Exchange Rates in the wake of Cyprus fiasco

Tuesday 26th March 2013 
Good afternoon to regular readers and new readers alike. If you have stumbled across my blog looking for the best exchange rates, and information on what moves the rate to see what may happen in the coming weeks and months, you’ve come to the right place. Today I'll look at what the current situation means if you need to buy Euros, and also look at the implication of EU events on those selling Euros back to Pounds.

Since my last post things have progressed a little in Cyprus, and now an agreement has been put in place, but the topic is still dominating headlines in both the national press and financial supplements. So what have I got for you today? I’m going to have a look at why the Euro remains weak despite the agreement, and look at the possible implications of the deal on exchange rates. I will also look at Sterling, what data is coming soon and which way exchange rates may move in the coming weeks. 

If you need the best exchange rates, don’t forget I can source commercial levels significantly better than the banks, so send me a free enquiry today to find out more. 

Right, let’s get cracking and today I’m covering the following points:

  • Deal in Cyprus agreed 
  • Why is the Euro still weak? 
  • Outlook for Sterling in coming weeks 
  • Credit downgrade keeps pressure on Sterling. 

Cyprus – deal agreed, but Euro remains weak. 

Cyprus has agreed a deal with the European Union and the International Monetary Fund (IMF) to secure a 10bn euro bailout. It came just hours before a deadline set by the European Central Bank (ECB), and after a week of uncertainty about the future of Cyprus in the Eurozone. Despite the agreement, the Euro remains weak and GBP/EUR rates remain close to a 2 month high. Why is this? Well, worries about a broad euro zone slowdown, political uncertainty in Italy and prospects of the European Central Bank easing monetary policy in coming months is keeping EUR weak. Let’s dig a little deeper in to this financial mess….. 

So what was agreed? 

Cyprus has agreed to a significant restructuring of its banking sector, along with other measures such as tax rises and privatisations. The measures are designed to raise billions towards the bailout, but protect bank customers with deposits of 100,000 euros or less. For those with more than that, it’s not looking very good at all. You can read in depth what was agreed here on the BBC site.

This may also have a wide impact on the Eurozone, however. Some analysts have warned that the measure would set a dangerous precedent in the world of Eurozone bailouts. 
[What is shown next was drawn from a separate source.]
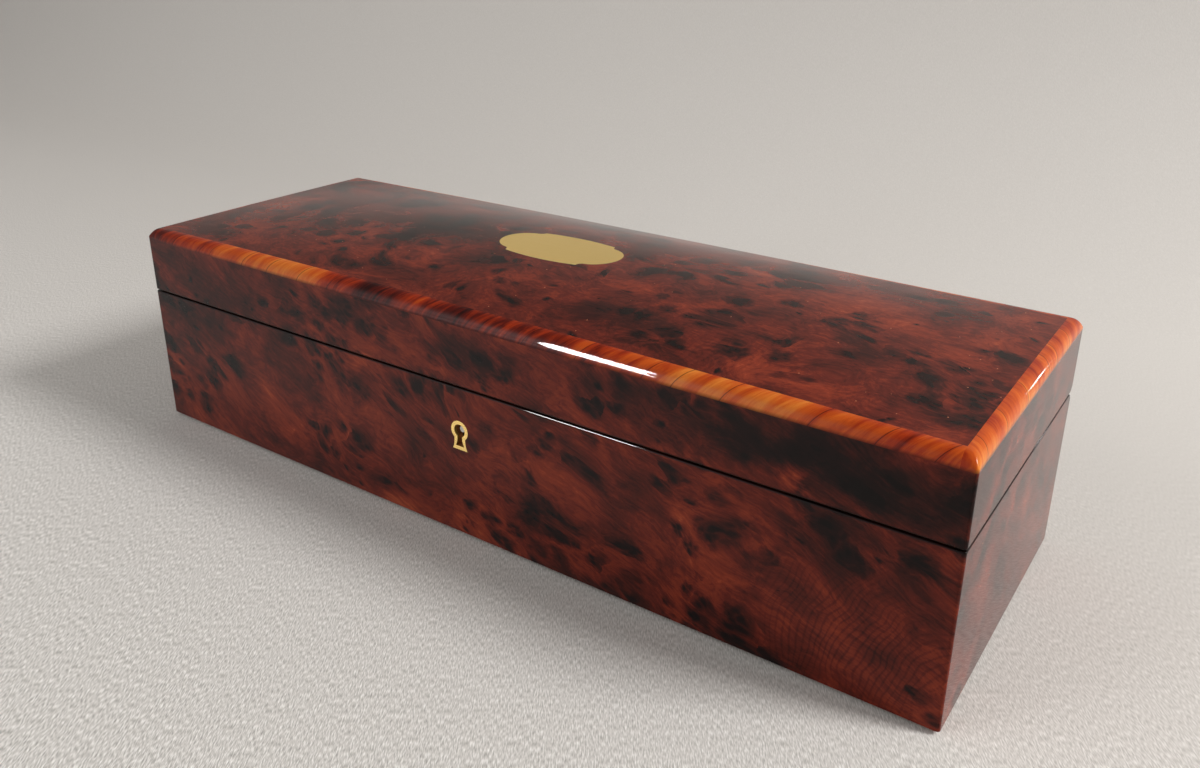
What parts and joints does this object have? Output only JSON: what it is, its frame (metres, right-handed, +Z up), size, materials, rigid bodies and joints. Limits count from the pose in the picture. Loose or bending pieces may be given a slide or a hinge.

In previous rescues, individual accounts have been protected and governments, private investors and banks have picked up the tab. Bank customers in other European countries may begin to fear that their savings will also be targeted should their economies run into trouble in the future. 


So could the same thing happen elsewhere? 

It could, but for the moment this is unlikely. You have to remember that Cyprus is Europe’s 3rd smallest economy, and much of the savings there are held by Russians. In terms of the bailout amount vs. the countries GDP, their bailout was similar to Greece’s. I personally think that the ECB is loath to bailout out Russians. 

What does this mean if you need to buy Euros? 

It’s good news. The disaster in Cyprus has weakened the Euro, pushing rates up from 1.13 only a few weeks ago to around 1.18 today.

This may not last long, as there is no strength in the Pound. Indeed the rating agency Fitch has warned that it may downgrade the UK's credit rating in April, so we could see rates on the way down again once the EU problems are no longer centre stage.

If you need to buy Euros, get in ouch with me today to find out how you can lock in the current attractive levels even if you don’t need your currency for some time. 


I need to move Euros out of the Eurozone, what does this mean for me? 

Many of my clients have been moving funds out of the Eurozone in fear that other countries may follow suit. I personally think this is unlikely, but then I don’t have large volumes of funds in the Eurozone. If I did, I would probably be keen to keep my deposits there under the €100k threshold. 

If you want to move funds back to the UK, send me an enquiry now to see the rates I can achieve, they can be up to 4 or 5% better than the banks. 

Crazy times

I’ll post more news on Thursday to keep you all updated how the events are affecting exchange rates. At the moment, banks remain closed, there is a freeze on transfers, and nobody knows what the future holds.

What's happening is remarkable, more so that journalists and politicians are calling the plunder of savings a "haircut". I've got another word for it, and it rhymes with 'slobbery'. These really are crazy times we’re living in!